If you don’t see Apollo in your MCP server catalog, contact the C1 support team to enable it for your tenant.

Create an Apollo API key

Create an API key in Apollo so C1 can authenticate to the Apollo API.
1
In Apollo, open Settings > Integrations > API Keys. See Apollo’s Create API Keys docs for the exact path and required permissions.
2
Create a new API key and give it a recognizable name such as C1.
3
Limit the key to only the endpoints you need, then copy the key. Treat the key like a password.

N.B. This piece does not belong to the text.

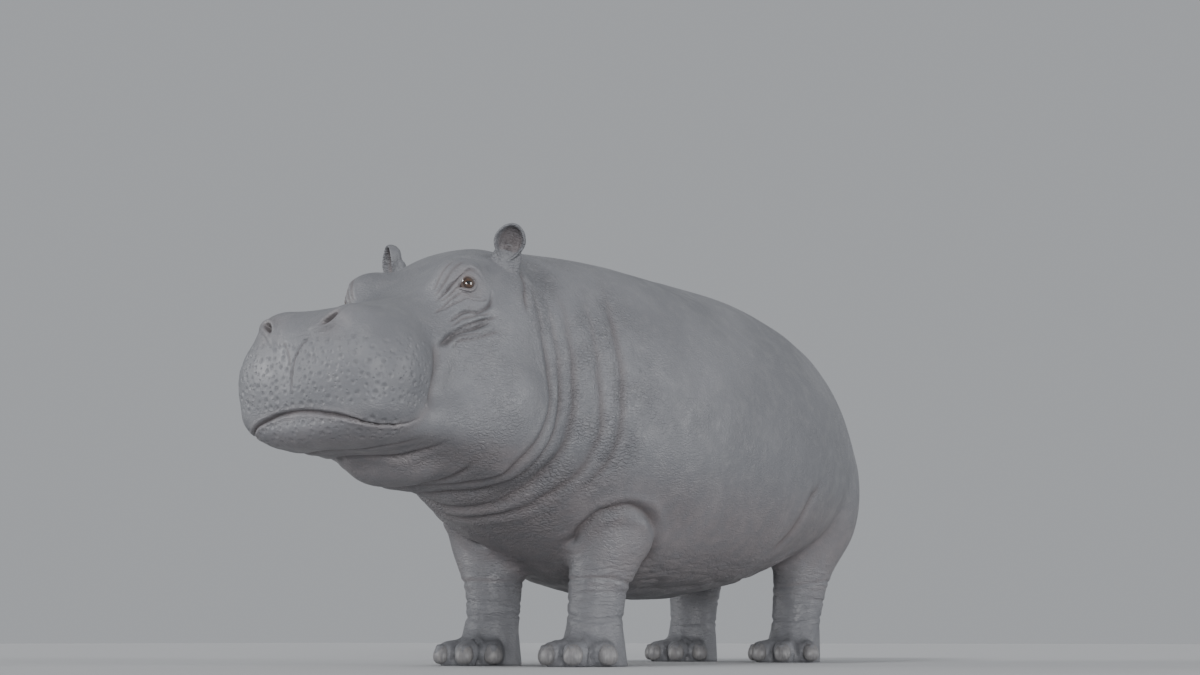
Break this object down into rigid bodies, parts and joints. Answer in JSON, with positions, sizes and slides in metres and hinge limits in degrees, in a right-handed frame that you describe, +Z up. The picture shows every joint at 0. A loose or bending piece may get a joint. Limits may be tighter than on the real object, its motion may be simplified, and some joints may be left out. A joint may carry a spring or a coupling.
{
  "type": "hippopotamus model",
  "caption": "Life-size still model of a standing hippopotamus, mouth closed, head level, weight on all feet.",
  "frame": {"origin": "middle of the model's box at floor level, between the feet", "axes": "+Z up, the animal faces -Y, its left side is +X"},
  "size_m": [1.246, 3.157, 1.4758],
  "materials": {
    "skin": "thick, bare, wrinkled skin, grey-brown with pinkish folds",
    "nail": "dull horn",
    "eye": "wet, dark brown"
  },
  "bodies": {
    "root": {"ear_left": "skin", "ear_right": "skin", "eye_left": "eye", "eye_right": "eye", "foot_front_left": "skin", "foot_front_right": "skin", "foot_hind_left": "skin", "foot_hind_right": "skin", "head": "skin", "jaw": "skin", "leg_front_left": "skin", "leg_front_right": "skin", "leg_hind_left": "skin", "leg_hind_right": "skin", "nail_front_left_1": "nail", "nail_front_left_2": "nail", "nail_front_left_3": "nail", "nail_front_left_4": "nail", "nail_front_right_1": "nail", "nail_front_right_2": "nail", "nail_front_right_3": "nail", "nail_front_right_4": "nail", "nail_hind_left_1": "nail", "nail_hind_left_2": "nail", "nail_hind_left_3": "nail", "nail_hind_left_4": "nail", "nail_hind_right_1": "nail", "nail_hind_right_2": "nail", "nail_hind_right_3": "nail", "nail_hind_right_4": "nail", "neck": "skin", "tail": "skin", "trunk": "skin"}
  },
  "joints": []
}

How Apollo credentials are shared

Every user’s tool calls use the one API key you provided, so Apollo sees a single shared identity. C1 still attributes each call to the individual user in the AI tool usage audit log. For a shared production setup, create the key from a dedicated service-account user so activity is attributable to C1 rather than a person. For how shared and per-user credentials work across MCP servers, see Configure authentication.

Register the Apollo MCP server in C1

With your API key ready, register the server and provide your credentials.
1
Follow Register an MCP server and select Apollo from the catalog.
2
When you configure authentication, choose Custom header, enter the header name X-Api-Key, and paste your API key as the value.
3
Save your changes. C1 starts a sync that discovers the tools the Apollo server exposes.

Discover and govern tools

After you register the server, C1 runs tool discovery against Apollo. Discovered tools appear on the server’s Tools tab. Each tool starts as either Pending review or automatically Approved, depending on the option chosen when the server was set up or your tenant’s default tool settings in Settings > AI Connections. See Require tool approval and Default tool classification. Before anyone can call an Apollo tool, it must be approved, added to a toolset, and bound to an access profile. Continue to Govern tools and toolsets to set this up.
Tool discovery runs even if your credentials are incorrect, so seeing discovered tools doesn’t confirm that authentication is working. You confirm your Apollo credentials when an approved user successfully calls an Apollo tool from their AI client.

Manage your Apollo credentials

  • Rotate the API key by creating a new key in Apollo and updating it on the server’s authentication settings in C1, then revoking the old key.
  • Adjust access by limiting the key’s endpoints in Apollo.